Texture of Normal Vaginal Discharge
If you felt normal vaginal discharge between your fingers, it would be thick and slightly sticky with a bit of a paste-like viscosity if you are at the beginning or at the end of your ovulation cycle. But when you are aroused or are ovulating, the texture of your normal vaginal discharge will change to being stretchy or stringy, and clear.
Color of Normal Vaginal Discharge
Normal vaginal discharge is clear. However, exposure to air can make it appear milky, almost white, and slightly yellow when it dries on your panties.
You may have a brownish vaginal discharge right after your period. This too is actually considered a normal vaginal discharge as it is simply a way for your body to clean up the vagina at the end of your period. The brown color is nothing more than old blood from the period which has mixed with the mucous and is being secreted from the body through a normal vaginal discharge.
Maintaining Normal Vaginal Discharge
The environment in the vagina has to be a certain way for it to remain healthy. Any interference with the delicate balance in the vagina can lead to several problems. An abnormal vaginal discharge is one of the first signs that something is not quite right with that balance, which reflects on what is going on in the rest of your body plus your lifestyle and habits. It is thus crucial that you do what you can to maintain a normal vaginal discharge. It is not difficult to do. All it requires is some common sense and adhering to a few simple rules as listed below.
- Maintain proper genital hygiene. Wash with only a mild soap and water. Do not use perfumes or perfumed products on your vagina.
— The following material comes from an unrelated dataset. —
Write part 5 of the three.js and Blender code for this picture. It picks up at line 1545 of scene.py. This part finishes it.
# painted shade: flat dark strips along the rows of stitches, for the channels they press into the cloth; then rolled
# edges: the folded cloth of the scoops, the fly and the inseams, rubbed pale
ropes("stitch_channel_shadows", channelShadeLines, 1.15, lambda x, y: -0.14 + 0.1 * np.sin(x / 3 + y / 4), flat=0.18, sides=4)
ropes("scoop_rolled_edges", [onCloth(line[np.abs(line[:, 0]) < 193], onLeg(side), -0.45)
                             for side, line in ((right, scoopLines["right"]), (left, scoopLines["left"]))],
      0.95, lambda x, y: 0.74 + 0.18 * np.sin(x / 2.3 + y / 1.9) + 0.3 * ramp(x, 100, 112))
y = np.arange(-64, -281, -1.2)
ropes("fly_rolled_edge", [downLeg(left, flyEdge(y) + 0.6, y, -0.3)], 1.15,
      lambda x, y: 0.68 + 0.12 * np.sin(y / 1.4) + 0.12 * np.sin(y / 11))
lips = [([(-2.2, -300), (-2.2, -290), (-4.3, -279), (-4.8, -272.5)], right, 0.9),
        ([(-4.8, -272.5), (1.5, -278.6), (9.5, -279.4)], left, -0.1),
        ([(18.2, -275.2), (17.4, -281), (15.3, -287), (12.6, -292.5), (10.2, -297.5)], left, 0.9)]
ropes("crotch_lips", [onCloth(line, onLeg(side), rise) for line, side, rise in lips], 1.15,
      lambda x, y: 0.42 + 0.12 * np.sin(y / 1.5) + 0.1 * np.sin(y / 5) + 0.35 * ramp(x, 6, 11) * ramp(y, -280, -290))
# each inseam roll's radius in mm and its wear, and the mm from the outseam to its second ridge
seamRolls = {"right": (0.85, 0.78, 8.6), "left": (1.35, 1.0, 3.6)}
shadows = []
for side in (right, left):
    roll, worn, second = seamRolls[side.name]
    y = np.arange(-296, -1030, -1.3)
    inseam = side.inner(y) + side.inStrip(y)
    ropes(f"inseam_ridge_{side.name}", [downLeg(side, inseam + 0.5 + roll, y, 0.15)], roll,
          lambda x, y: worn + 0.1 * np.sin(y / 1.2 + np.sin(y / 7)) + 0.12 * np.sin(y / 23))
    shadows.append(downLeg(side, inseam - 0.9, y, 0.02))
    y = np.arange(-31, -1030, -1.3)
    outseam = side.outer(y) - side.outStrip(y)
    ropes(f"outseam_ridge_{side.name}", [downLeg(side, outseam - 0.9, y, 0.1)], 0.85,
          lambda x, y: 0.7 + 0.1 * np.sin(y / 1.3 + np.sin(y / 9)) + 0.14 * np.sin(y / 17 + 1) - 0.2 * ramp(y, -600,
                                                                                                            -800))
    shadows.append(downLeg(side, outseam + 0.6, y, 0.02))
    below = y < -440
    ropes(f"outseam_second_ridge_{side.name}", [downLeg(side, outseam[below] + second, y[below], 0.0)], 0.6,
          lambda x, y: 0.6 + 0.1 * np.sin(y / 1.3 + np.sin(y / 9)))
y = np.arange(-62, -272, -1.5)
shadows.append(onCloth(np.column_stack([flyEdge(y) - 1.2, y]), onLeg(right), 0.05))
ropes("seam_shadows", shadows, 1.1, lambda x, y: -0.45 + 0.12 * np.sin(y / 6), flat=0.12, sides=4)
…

- Make sure you pat your genital area dry after a wash or a bath. A damp vagina is a breeding ground for bacteria.
- Wipe front to back, from anus to vagina, after using the toilet.
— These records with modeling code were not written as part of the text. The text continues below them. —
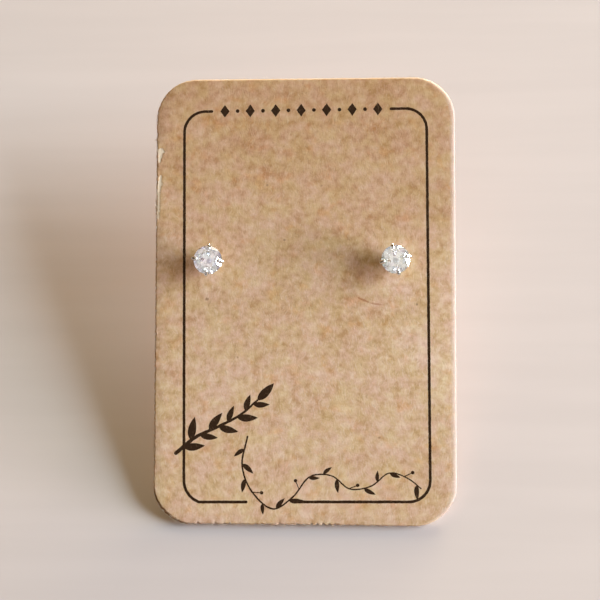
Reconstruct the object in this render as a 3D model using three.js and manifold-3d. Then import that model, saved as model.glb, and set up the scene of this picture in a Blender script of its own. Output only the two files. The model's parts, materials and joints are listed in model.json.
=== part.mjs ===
// A pair of claw-set stud earrings pushed through a display card, each held behind the card by a butterfly clutch.
// Millimetres, +Z up. The card leans on its lower edge and on the tips of the two posts, which stand on Z = 0,
// and its printed front looks up and towards -Y. The origin is the bottom centre of the whole.
import * as THREE from "three";
import { ConvexGeometry } from "three/addons/geometries/ConvexGeometry.js";
import { mergeVertices } from "three/addons/utils/BufferGeometryUtils.js";
import Module from "manifold-3d";

// The card
const cardWidth = 40;
const cardHeight = 59.5;
const cardThickness = 0.8;
const cardCornerRadius = 5.5;
const cardEdgeRounding = 0.3; // where the cutting die pressed the rim
const holeSpacing = 24.7; // between the two posts
const holeHeight = 34.8; // of both posts above the lower edge
const holesToLeft = 0.3; // how far the two holes are punched off the card's middle
const holeClearance = 0.1; // round each post

// The stone, a round brilliant
const stoneDiameter = 3.75;
const tableShare = 0.58; // of the stone's radius, out to the table's corners
const starShare = 0.79; // of the stone's radius, out to the tips of the star facets
const lowerTipShare = 0.25; // of the stone's radius, out to the inner tips of the lower halves
const crownAngle = THREE.MathUtils.degToRad(34.5);
const pavilionAngle = THREE.MathUtils.degToRad(40.75);
const girdleThickness = 0.1;
const mainFacets = 8;

// The setting: post, base, gallery rail and claws, soldered into one piece
const postLength = 11; // from the base's underside to the tip
const postDiameter = 0.8;
const postTipChamfer = 0.15;
const baseDiameter = 1.9;
const baseHeight = 0.45;
const culetClearance = 0.2; // between the stone's point and the base
const clawCount = 4;
const clawDiameter = 0.52;
const clawStandOut = 0.08; // from the girdle to the claw's centreline
const clawShoulder = 0.08; // above the girdle, where the claw starts to bend in
const clawReach = 0.34; // inside the girdle, where the claw ends
const clawRise = 0.36; // above the girdle, where the claw ends
const clawFootShare = 0.8; // of the base's height, where the claw's centreline starts
const railDiameter = 0.34;
const railShare = 0.42; // of the way up from the base to the girdle
const stoneGap = 0.06; // between the stone's girdle and the claws

// The butterfly clutch: one strip of sheet, curled in from both ends to grip the post
const clutchSheet = 0.25;
const clutchCurlRadius = 1.0; // to the middle of the sheet
const clutchCurlSweep = THREE.MathUtils.degToRad(300);
const clutchPlateWidth = 4.4; // along the curls, at the plate's ends
const clutchWaist = 3.0; // along the curls, across the post
const clutchGrip = 0.05; // left between the curls and the post

// How the pieces meet and are turned
const seatGap = 0.05; // between the card and what is pushed against it
const studs = [
  { side: "left", place: -1, headTurn: -6, clutchTurn: 8 },
  { side: "right", place: 1, headTurn: 12, clutchTurn: -11 },
];

// How finely round shapes are cut into flats
const cornerFlats = 14; // round each of the card's corners
const rimFlats = 2; // over each of the card's rounded edges
const holeFlats = 16;
const postFlats = 20;
const clawFlats = 10;
const clawSteps = 10;
const clawTipDetail = 1;
const railSteps = 28;
const railFlats = 7;
const curlFlats = 22;

const stoneRadius = stoneDiameter / 2;
const postRadius = postDiameter / 2;
const baseRadius = baseDiameter / 2;
const clawRadius = clawDiameter / 2;
const clawFootRadius = baseRadius - clawRadius;
const clawGripRadius = stoneRadius + clawStandOut;
const holeRadius = postRadius + holeClearance;
const holeAcross = (place) => (place * holeSpacing) / 2 - holesToLeft;
const crownHeight = stoneRadius * (1 - tableShare) * Math.tan(crownAngle);
const pavilionDepth = stoneRadius * Math.tan(pavilionAngle);
const girdleHeight = baseHeight + culetClearance + pavilionDepth + girdleThickness; // the girdle's upper edge
const postBehindCard = postLength - cardThickness - seatGap;
const postTipRadius = postRadius - postTipChamfer;
const leanAngle = Math.atan2(postBehindCard, holeHeight - postTipRadius - cardEdgeRounding);

const kraft = new THREE.MeshStandardMaterial({ color: 0xc49c70, roughness: 0.95, metalness: 0 });
const steel = new THREE.MeshStandardMaterial({ color: 0xc9cacc, roughness: 0.22, metalness: 1 });
const zirconia = new THREE.MeshStandardMaterial({ color: 0xf2f4f8, roughness: 0.02, metalness: 0 });

const wasm = await Module();
wasm.setup();

// A closed geometry as a solid for joining and cutting.
function solidOf(geometry) {
  const bare = geometry.index ? geometry.toNonIndexed() : geometry.clone();
  bare.deleteAttribute("normal");
  bare.deleteAttribute("uv");
  const merged = mergeVertices(bare, 1e-5);
  return new wasm.Manifold(
    new wasm.Mesh({
      numProp: 3,
      vertProperties: merged.getAttribute("position").array,
      triVerts: new Uint32Array(merged.index.array),
    }),
  );
}

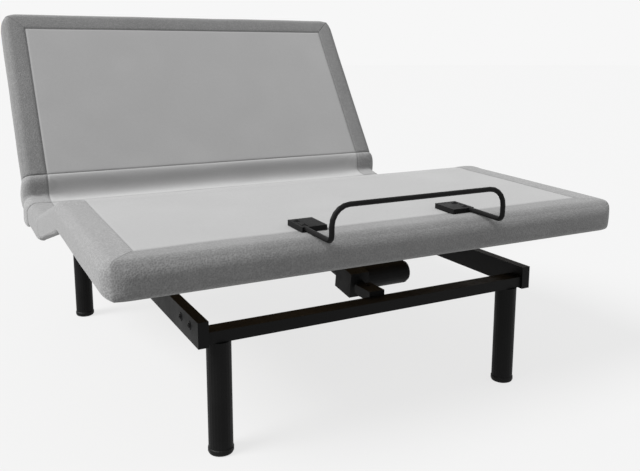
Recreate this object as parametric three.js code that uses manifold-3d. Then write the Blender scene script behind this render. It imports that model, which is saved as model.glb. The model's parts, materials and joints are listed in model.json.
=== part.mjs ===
// Adjustable bed base: a welded steel frame on four legs carries an upholstered deck in four
// sections (head, seat, thigh, foot) and the two linear actuators that raise them.
// Millimetres, +Z up, +Y towards the head end, +X to the right when seen from the foot end.
import * as THREE from 'three';
import * as BufferGeometryUtils from 'three/addons/utils/BufferGeometryUtils.js';
import Module from 'manifold-3d';

const wasm = await Module();
wasm.setup();

// ---- driving dimensions -------------------------------------------------------------------

const GAP = 0.3;                  // clearance between touching pieces
const FINE = 24;                  // facets around a large round
const COARSE = 16;                // facets around a small round

const DECK_WIDTH = 1359;
const DECK_DEPTH = 80;            // height of an upholstered section
const DECK_CORNER = 60;           // plan radius at the outer corners
const DECK_ROUND = 18;            // edge rounding of the upholstery
const FOAM = 20;                  // foam and cover above the board
const BOARD = 12;
const WALL = 22;                  // upholstered side wall of a section

const LEG_HEIGHT = 271;
const LEG_DIAMETER = 57;
const GLIDE_DIAMETER = 60;
const GLIDE_HEIGHT = 16;
const FOOT_LEG_X = 414.6;
const HEAD_LEG_X = 517;
const HEAD_LEG_Y = 1074.7;        // the foot-end legs stand at y = 0

const RAIL_INNER = 446;           // the rails' inner faces
const RAIL_WIDTH = 25;
const RAIL_BOTTOM = 267;
const RAIL_TOP = 327;
const RAIL_FRONT = -28;
const RAIL_REAR = 1130;
const TUBE_WALL = 2;
const CROSS_DEPTH = 45;           // cross tubes, along y
const CROSS_HEIGHT = 28;
const CENTRE_TUBE_Y = 575;
const HIP_TUBE_Y = 946;

const PIVOT_DROP = 46;            // section pivots below the deck's upper face
const SECTION_TUBE = 30;          // height of the steel tubes in a section
const FOOT_LENGTH = 592;
const THIGH_LENGTH = 430;
const HIP_Y = 880;
const SEAT_REAR = 1068;
const HEAD_PIVOT_Y = 1103.6;
const HEAD_START = 125;           // from the head pivot to the head section's lower end
const HEAD_LENGTH = 670;
const HIP_SETBACK = 15;           // from the hip pivot to each upholstered end
const KNEE_SETBACK = 3;
const KNEE_BEVEL = 22;            // degrees, on the side walls below the knee pivot

const THIGH_REST = 15.5;          // degrees above flat, as the part is stored
const KNEE_RATIO = 1.1;           // knee bend for each degree of thigh lift
const HEAD_REST = 55.7;

const LIFT_PIVOT = [440, 288];    // y, z of the foot lift tube
const LIFT_ARM = 310;
const ROLLER_RADIUS = 20;
const FOOT_LEVER = 64;
const FOOT_LEVER_ANGLE = 100;     // degrees from +Y; the rod draws in to raise the deck
const FOOT_CLEVIS = [84, 300];    // y, z of the foot actuator's rear pivot
const HEAD_CLEVIS = [CENTRE_TUBE_Y + 62, 239];
const HEAD_LEVER = 120;
const HEAD_LEVER_ANGLE = -105;    // degrees from +Y, with the head section flat
const ACTUATOR_X = 14;            // both actuators lie just right of the middle

const STAY_OFFSET = [-40, -35];   // lower stay pivot from the hip, and upper from the knee

const FOOT_TUBE_X = [366, 391];
const THIGH_TUBE_X = [393, 418];
const HEAD_TUBE_X = [409, 434];
const STAY_X = [424, 430];
const HINGE_PLATE_X = [437, 445.7];
const LIFT_ARM_X = [382, 390];

const DECK_BOTTOM = RAIL_TOP + GAP;
const DECK_TOP = DECK_BOTTOM + DECK_DEPTH;
const PIVOT_Z = DECK_TOP - PIVOT_DROP;
const SECTION_BOTTOM = PIVOT_DROP - DECK_DEPTH;   // the deck's underside, seen from a pivot
const BOARD_TOP = PIVOT_DROP - FOAM - GAP;
const BOARD_BOTTOM = BOARD_TOP - BOARD;
const TUBE_TOP = SECTION_BOTTOM + SECTION_TUBE;

// ---- materials ----------------------------------------------------------------------------

const material = (color, roughness, metalness) =>
  new THREE.MeshStandardMaterial({ color, roughness, metalness });
const borderFabric = material(0x77787a, 0.95, 0);
const boardWood = material(0xa98a62, 0.8, 0);
const blackSteel = material(0x141416, 0.5, 0.6);
const brightSteel = material(0xb8bcc2, 0.3, 0.9);
const blackPlastic = material(0x1b1b1d, 0.6, 0);

// ---- solids -------------------------------------------------------------------------------

const radians = THREE.MathUtils.degToRad;

function solid(geometry) {
  const bare = geometry.clone();
  bare.deleteAttribute('normal');
  bare.deleteAttribute('uv');
  const merged = BufferGeometryUtils.mergeVertices(bare, 1e-4);
  const triVerts = merged.index
    ? new Uint32Array(merged.index.array)
    : new Uint32Array(merged.attributes.position.count).map((_, i) => i);
  const vertProperties = new Float32Array(merged.attributes.position.array);
  return new wasm.Manifold(new wasm.Mesh({ numProp: 3, vertProperties, triVerts }));
}

function geometryOf(body) {
  const { vertProperties, triVerts } = body.getMesh();
  const geometry = new THREE.BufferGeometry();
  geometry.setAttribute('position', new THREE.BufferAttribute(vertProperties, 3));
  geometry.setIndex(new THREE.BufferAttribute(triVerts, 1));
  return geometry;
}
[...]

- Wear clean cotton underwear. Change twice a day if your vaginal discharge is particularly heavy.
- Discover ways in which to manage stressful situations in your life. Stress and strong negative emotions can interfere with normal vaginal discharge.
- Research suggests that eating yogurt which has been fortified with live cultures can help to maintain good vaginal health, and thus maintain normal vaginal discharge.
- If you are diabetic, take measures to keep your blood sugar under control.
- Do not douche.
- Choose sanitary pads over tampons. Or at least wear pads more often than tampons if you can’t cut them out altogether.
- Avoid wearing pants that are too tight in the crotch.
- Use a condom every time you have sex. Infections can get transferred to the vagina via sex, and this can interfere with normal vaginal discharge.
- Avoid using lubricants which are oil based. Stick to water-based ones.
- Eat healthy foods and take supplements if needed since poor nutrition can sometimes affect normal vaginal discharge.